◆ YOUR TASK
Wherever a line holds the string "bodies", copy that line.

## start DATA LINES

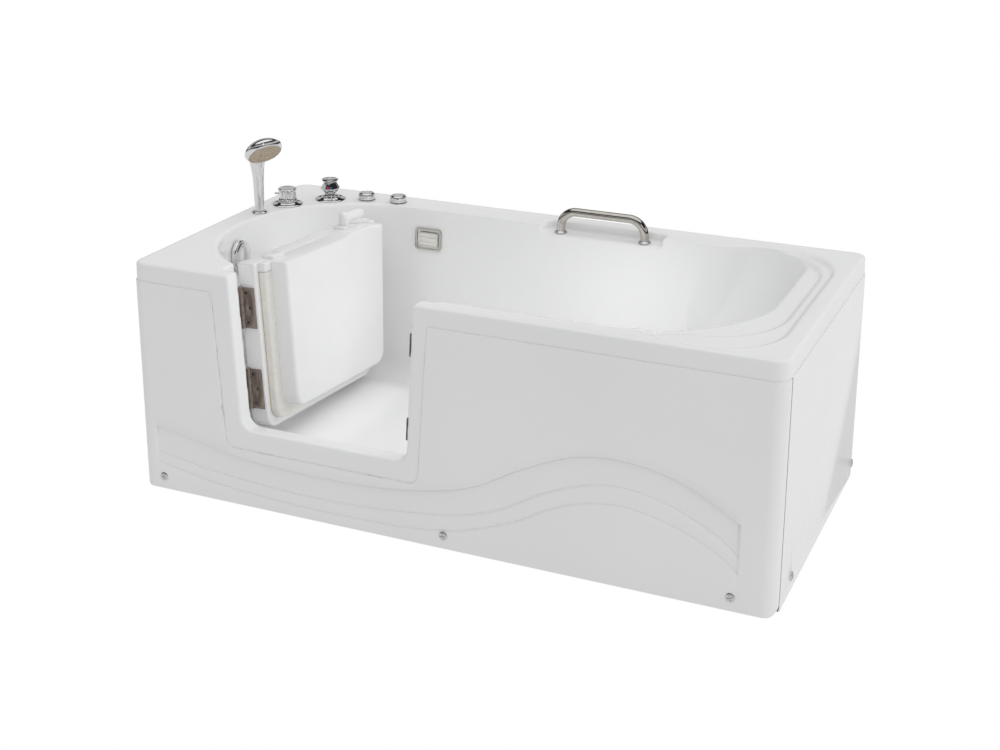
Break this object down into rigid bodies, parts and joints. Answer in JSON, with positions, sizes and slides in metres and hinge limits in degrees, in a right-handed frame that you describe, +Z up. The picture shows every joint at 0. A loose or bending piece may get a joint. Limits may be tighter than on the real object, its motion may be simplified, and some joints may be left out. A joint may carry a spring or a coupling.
{
  "type": "walk-in bathtub with door",
  "caption": "Lay-down walk-in bathtub with a low-sill inward swinging side door, sloped backrest, grab bar, deck taps and hand shower",
  "frame": {"origin": "on the floor under the middle of the tub's outline", "axes": "+X to the backrest end, -Y the door side, +Z up"},
  "size_m": [1.53, 0.765, 0.7577],
  "materials": {
    "white_acrylic": "gloss",
    "door_white": "gloss",
    "cream_rubber": "matt",
    "chrome": "polished",
    "stainless": "satin",
    "frame_grey": "semi-matt",
    "zinc": "satin",
    "batten_wood": "raw",
    "valve_brass": "satin",
    "pipe_plastic": "matt",
    "spray_plastic": "matt"
  },
  "bodies": {
    "tub": {"tub_shell": "white_acrylic", "front_skirt": "white_acrylic", "end_panel_right": "white_acrylic", "end_panel_left": "white_acrylic", "waterfall_spout": "chrome", "spout_louvre": "chrome", "overflow_cap": "chrome", "drain_flange_a": "chrome", "drain_flange_b": "chrome", "grab_bar": "chrome", "grab_bar_collars": "chrome", "diverter_flange": "chrome", "mixer_flange": "chrome", "drain_knob_base_a": "chrome", "drain_knob_base_b": "chrome", "shower_holder": "chrome", "hinge_jamb_upper": "stainless", "hinge_jamb_lower": "stainless", "hinge_pin_upper": "stainless", "hinge_pin_lower": "stainless", "hinge_screws_jamb": "stainless", "strike_upper": "stainless", "strike_lower": "stainless", "strike_screws": "stainless", "panel_screws": "stainless", "base_ring": "frame_grey", "floor_bearers": "frame_grey", "frame_posts": "frame_grey", "top_rails": "frame_grey", "leveling_feet": "zinc", "feet_locknuts": "zinc", "rim_battens": "batten_wood", "diverter_valve": "valve_brass", "mixer_valve": "valve_brass", "overflow_body": "pipe_plastic", "waste_pipe": "pipe_plastic", "waste_outlet": "pipe_plastic"},
    "door": {"door_shell": "door_white", "door_liner": "door_white", "door_gasket": "cream_rubber", "hinge_leaf_upper": "stainless", "hinge_leaf_lower": "stainless", "hinge_screws_door": "stainless", "lever_base": "door_white"},
    "latch": {"door_lever": "door_white", "latch_shaft": "stainless"},
    "bolt_upper": {"latch_bolt_upper": "stainless"},
    "bolt_lower": {"latch_bolt_lower": "stainless"},
    "plug_a": {"drain_plug_a": "chrome"},
    "plug_b": {"drain_plug_b": "chrome"},
    "knob_a": {"drain_knob_a": "chrome"},
    "knob_b": {"drain_knob_b": "chrome"},
    "diverter": {"diverter_knob": "chrome"},
    "mixer": {"mixer_knob": "chrome", "mixer_cap": "chrome"},
    "handset": {"shower_handle": "chrome", "shower_head": "chrome", "shower_face": "spray_plastic"}
  },
  "joints": [
    {"name": "door_swing", "type": "hinge", "parent": "tub", "child": "door", "pos_m": [-0.53098, -0.276, 0.4], "axis": [-0.0558, 0, 0.9984], "range_deg": [-88, 0]},
    {"name": "lever_turn", "type": "hinge", "parent": "door", "child": "latch", "pos_m": [-0.47601, 0.10593, 0.53405], "axis": [-0.0538, 0.0558, 0.997], "range_deg": [0, 60]},
    {"name": "bolt_upper_slide", "type": "slide", "parent": "door", "child": "bolt_upper", "axis": [0.0379, 0.9978, -0.0538], "range_m": [0, 0.0158]},
    {"name": "bolt_lower_slide", "type": "slide", "parent": "door", "child": "bolt_lower", "axis": [0.0379, 0.9978, -0.0538], "range_m": [0, 0.0158]},
    {"name": "plug_a_lift", "type": "slide", "parent": "tub", "child": "plug_a", "axis": [0, 0, 1], "range_m": [0, 0.0105]},
    {"name": "plug_b_lift", "type": "slide", "parent": "tub", "child": "plug_b", "axis": [0, 0, 1], "range_m": [0, 0.0105]},
    {"name": "knob_a_turn", "type": "hinge", "parent": "tub", "child": "knob_a", "pos_m": [-0.52, 0.305, 0.556], "axis": [0, 0, 1], "range_deg": [0, 120]},
    {"name": "knob_b_turn", "type": "hinge", "parent": "tub", "child": "knob_b", "pos_m": [-0.434, 0.316, 0.556], "axis": [0, 0, 1], "range_deg": [0, 120]},
    {"name": "diverter_turn", "type": "hinge", "parent": "tub", "child": "diverter", "pos_m": [-0.686, 0.186, 0.556], "axis": [0, 0, 1], "range_deg": [-60, 60]},
    {"name": "mixer_turn", "type": "hinge", "parent": "tub", "child": "mixer", "pos_m": [-0.609, 0.272, 0.556], "axis": [0, 0, 1], "range_deg": [-90, 90]},
    {"name": "handset_lift", "type": "slide", "parent": "tub", "child": "handset", "axis": [0, 0, 1], "range_m": [0, 0.06]}
  ],
  "couplings": [
    {"joint": "bolt_upper_slide", "follows": "lever_turn", "m_per_rad": 0.0149},
    {"joint": "bolt_lower_slide", "follows": "lever_turn", "m_per_rad": 0.0149},
    {"joint": "plug_a_lift", "follows": "knob_a_turn", "m_per_rad": 0.0049},
    {"joint": "plug_b_lift", "follows": "knob_b_turn", "m_per_rad": 0.0049}
  ]
}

## end DATA LINES

◆ FINISHED EXERCISE
Break this object down into rigid bodies, parts and joints. Answer in JSON, with positions, sizes and slides in metres and hinge limits in degrees, in a right-handed frame that you describe, +Z up. The picture shows every joint at 0. A loose or bending piece may get a joint. Limits may be tighter than on the real object, its motion may be simplified, and some joints may be left out. A joint may carry a spring or a coupling.
  "bodies": {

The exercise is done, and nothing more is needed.